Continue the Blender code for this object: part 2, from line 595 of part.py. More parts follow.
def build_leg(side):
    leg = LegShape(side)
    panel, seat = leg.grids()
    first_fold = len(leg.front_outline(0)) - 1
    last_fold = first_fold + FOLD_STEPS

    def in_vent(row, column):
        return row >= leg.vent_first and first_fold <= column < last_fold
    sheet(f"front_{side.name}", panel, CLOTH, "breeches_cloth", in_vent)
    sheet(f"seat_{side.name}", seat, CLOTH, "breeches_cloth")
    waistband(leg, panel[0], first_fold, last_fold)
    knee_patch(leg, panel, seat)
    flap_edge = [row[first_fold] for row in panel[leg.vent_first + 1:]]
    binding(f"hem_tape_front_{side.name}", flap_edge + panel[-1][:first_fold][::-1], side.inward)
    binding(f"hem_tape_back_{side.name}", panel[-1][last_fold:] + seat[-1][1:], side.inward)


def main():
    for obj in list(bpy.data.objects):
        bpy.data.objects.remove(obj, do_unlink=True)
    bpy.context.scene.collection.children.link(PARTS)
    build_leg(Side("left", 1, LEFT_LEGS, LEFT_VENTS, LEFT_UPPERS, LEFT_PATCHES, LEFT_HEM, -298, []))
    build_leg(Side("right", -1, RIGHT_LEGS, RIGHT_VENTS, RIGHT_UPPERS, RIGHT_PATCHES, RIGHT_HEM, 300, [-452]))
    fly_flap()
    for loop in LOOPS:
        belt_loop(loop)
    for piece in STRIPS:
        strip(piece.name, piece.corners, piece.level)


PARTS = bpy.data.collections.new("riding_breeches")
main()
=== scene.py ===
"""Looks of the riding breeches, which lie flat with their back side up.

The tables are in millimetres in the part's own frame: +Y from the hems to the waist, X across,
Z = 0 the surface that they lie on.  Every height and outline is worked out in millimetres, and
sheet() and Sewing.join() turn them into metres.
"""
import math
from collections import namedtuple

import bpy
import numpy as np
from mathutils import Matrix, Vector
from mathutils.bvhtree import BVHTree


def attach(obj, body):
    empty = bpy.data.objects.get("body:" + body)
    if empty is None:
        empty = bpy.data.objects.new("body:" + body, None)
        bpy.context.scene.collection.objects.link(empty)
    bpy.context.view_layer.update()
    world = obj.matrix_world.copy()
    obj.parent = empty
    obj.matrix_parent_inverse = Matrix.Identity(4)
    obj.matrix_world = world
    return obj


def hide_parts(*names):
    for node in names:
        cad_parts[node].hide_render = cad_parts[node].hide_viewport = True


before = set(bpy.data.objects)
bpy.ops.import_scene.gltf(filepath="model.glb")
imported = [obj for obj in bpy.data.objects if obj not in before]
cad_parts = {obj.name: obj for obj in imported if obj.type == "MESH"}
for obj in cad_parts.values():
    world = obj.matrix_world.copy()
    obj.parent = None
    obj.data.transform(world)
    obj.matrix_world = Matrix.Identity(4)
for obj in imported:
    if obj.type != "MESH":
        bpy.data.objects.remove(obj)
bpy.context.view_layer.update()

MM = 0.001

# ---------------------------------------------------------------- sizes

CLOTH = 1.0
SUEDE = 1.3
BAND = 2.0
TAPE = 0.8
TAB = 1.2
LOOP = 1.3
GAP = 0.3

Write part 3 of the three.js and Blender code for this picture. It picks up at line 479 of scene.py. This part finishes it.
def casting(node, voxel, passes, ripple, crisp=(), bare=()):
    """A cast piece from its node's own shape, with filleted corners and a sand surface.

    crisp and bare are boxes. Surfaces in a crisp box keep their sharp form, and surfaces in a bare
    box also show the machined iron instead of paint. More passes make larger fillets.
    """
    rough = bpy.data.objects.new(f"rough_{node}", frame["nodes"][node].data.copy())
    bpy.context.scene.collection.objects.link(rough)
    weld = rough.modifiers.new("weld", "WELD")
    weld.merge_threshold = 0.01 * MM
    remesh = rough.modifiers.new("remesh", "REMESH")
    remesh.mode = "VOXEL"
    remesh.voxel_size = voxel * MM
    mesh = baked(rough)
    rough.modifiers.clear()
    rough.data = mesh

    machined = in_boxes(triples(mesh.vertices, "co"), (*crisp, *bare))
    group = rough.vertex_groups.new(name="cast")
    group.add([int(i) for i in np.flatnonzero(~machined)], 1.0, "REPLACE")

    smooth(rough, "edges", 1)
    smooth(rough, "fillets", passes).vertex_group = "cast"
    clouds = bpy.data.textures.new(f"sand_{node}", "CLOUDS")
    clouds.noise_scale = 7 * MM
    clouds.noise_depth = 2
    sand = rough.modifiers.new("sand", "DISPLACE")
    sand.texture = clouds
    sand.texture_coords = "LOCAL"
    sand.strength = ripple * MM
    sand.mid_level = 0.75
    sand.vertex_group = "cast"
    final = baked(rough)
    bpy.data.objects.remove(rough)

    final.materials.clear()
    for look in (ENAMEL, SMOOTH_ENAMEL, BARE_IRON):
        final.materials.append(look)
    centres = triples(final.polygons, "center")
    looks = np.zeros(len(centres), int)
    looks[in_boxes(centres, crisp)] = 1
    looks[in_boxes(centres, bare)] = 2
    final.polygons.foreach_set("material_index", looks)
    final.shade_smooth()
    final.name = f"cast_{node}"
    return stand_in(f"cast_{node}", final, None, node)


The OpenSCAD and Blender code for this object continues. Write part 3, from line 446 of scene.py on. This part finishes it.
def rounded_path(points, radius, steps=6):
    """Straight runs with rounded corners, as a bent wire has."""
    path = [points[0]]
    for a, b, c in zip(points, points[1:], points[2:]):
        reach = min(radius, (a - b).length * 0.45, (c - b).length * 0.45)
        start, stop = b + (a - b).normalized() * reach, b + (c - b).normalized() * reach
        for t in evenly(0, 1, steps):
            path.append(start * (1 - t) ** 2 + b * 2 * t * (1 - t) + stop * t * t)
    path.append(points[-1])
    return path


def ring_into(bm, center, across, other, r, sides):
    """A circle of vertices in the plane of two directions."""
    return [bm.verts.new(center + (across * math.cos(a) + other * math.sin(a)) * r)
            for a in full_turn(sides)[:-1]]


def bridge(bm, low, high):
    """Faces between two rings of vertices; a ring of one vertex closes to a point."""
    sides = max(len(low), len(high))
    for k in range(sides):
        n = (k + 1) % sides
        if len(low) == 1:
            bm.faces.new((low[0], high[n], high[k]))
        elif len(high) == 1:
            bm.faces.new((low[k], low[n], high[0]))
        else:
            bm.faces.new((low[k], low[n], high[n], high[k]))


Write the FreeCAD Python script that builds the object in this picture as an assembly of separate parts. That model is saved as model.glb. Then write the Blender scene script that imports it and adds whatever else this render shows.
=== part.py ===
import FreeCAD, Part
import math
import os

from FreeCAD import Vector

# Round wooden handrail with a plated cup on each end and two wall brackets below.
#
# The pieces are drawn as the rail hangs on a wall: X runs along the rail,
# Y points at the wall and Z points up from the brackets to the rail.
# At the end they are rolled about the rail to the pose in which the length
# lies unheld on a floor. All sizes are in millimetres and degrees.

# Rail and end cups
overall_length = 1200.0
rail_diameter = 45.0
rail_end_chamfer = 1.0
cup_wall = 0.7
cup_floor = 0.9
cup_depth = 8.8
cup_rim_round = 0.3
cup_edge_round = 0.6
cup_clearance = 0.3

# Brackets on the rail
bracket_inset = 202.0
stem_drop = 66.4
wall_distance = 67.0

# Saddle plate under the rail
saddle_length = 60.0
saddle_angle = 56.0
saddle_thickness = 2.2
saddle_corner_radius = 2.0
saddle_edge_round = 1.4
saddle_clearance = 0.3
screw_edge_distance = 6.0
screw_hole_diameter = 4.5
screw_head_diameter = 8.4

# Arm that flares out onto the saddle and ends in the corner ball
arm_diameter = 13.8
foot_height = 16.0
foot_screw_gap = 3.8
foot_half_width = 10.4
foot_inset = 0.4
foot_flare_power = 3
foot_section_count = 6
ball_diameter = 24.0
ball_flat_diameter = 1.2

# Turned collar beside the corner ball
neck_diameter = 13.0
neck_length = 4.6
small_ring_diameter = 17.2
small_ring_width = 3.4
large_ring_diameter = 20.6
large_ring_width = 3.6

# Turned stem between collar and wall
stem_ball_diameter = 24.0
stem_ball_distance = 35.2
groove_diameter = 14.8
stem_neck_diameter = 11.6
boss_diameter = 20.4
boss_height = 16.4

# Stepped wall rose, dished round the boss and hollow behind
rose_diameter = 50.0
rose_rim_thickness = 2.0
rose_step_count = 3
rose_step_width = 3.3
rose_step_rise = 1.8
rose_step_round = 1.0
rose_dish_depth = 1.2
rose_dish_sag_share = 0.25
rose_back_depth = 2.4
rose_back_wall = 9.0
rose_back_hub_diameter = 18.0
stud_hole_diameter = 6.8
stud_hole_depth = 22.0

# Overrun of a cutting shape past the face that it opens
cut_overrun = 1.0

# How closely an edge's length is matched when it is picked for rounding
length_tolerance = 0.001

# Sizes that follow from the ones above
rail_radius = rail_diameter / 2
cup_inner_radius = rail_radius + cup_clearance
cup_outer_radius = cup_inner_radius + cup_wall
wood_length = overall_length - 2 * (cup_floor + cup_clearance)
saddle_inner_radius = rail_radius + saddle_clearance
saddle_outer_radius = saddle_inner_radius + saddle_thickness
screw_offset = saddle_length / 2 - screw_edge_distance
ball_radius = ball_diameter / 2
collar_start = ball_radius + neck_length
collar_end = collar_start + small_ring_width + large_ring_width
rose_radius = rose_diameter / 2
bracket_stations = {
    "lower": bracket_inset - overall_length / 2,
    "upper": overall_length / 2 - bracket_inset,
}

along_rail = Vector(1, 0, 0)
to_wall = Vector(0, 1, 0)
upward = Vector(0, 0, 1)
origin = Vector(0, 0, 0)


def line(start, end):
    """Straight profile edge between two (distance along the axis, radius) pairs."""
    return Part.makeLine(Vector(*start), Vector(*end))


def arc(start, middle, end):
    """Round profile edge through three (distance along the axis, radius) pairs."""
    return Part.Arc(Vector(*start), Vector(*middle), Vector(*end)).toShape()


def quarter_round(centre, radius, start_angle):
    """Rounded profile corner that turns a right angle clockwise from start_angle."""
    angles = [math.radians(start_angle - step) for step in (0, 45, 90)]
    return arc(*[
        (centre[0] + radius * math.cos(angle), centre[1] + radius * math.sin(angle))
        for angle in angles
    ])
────
→ **Given task**
Begin at the line that has "flap_edge = [row[first_fold]", stop after the line that has "bpy.context.scene.collection.objects.link(empty)", and repeat exactly those lines, nothing more.

→ **Finished task**
    flap_edge = [row[first_fold] for row in panel[leg.vent_first + 1:]]
    binding(f"hem_tape_front_{side.name}", flap_edge + panel[-1][:first_fold][::-1], side.inward)
    binding(f"hem_tape_back_{side.name}", panel[-1][last_fold:] + seat[-1][1:], side.inward)


def main():
    for obj in list(bpy.data.objects):
        bpy.data.objects.remove(obj, do_unlink=True)
    bpy.context.scene.collection.children.link(PARTS)
    build_leg(Side("left", 1, LEFT_LEGS, LEFT_VENTS, LEFT_UPPERS, LEFT_PATCHES, LEFT_HEM, -298, []))
    build_leg(Side("right", -1, RIGHT_LEGS, RIGHT_VENTS, RIGHT_UPPERS, RIGHT_PATCHES, RIGHT_HEM, 300, [-452]))
    fly_flap()
    for loop in LOOPS:
        belt_loop(loop)
    for piece in STRIPS:
        strip(piece.name, piece.corners, piece.level)


PARTS = bpy.data.collections.new("riding_breeches")
main()
=== scene.py ===
"""Looks of the riding breeches, which lie flat with their back side up.

The tables are in millimetres in the part's own frame: +Y from the hems to the waist, X across,
Z = 0 the surface that they lie on.  Every height and outline is worked out in millimetres, and
sheet() and Sewing.join() turn them into metres.
"""
import math
from collections import namedtuple

import bpy
import numpy as np
from mathutils import Matrix, Vector
from mathutils.bvhtree import BVHTree


def attach(obj, body):
    empty = bpy.data.objects.get("body:" + body)
    if empty is None:
        empty = bpy.data.objects.new("body:" + body, None)
        bpy.context.scene.collection.objects.link(empty)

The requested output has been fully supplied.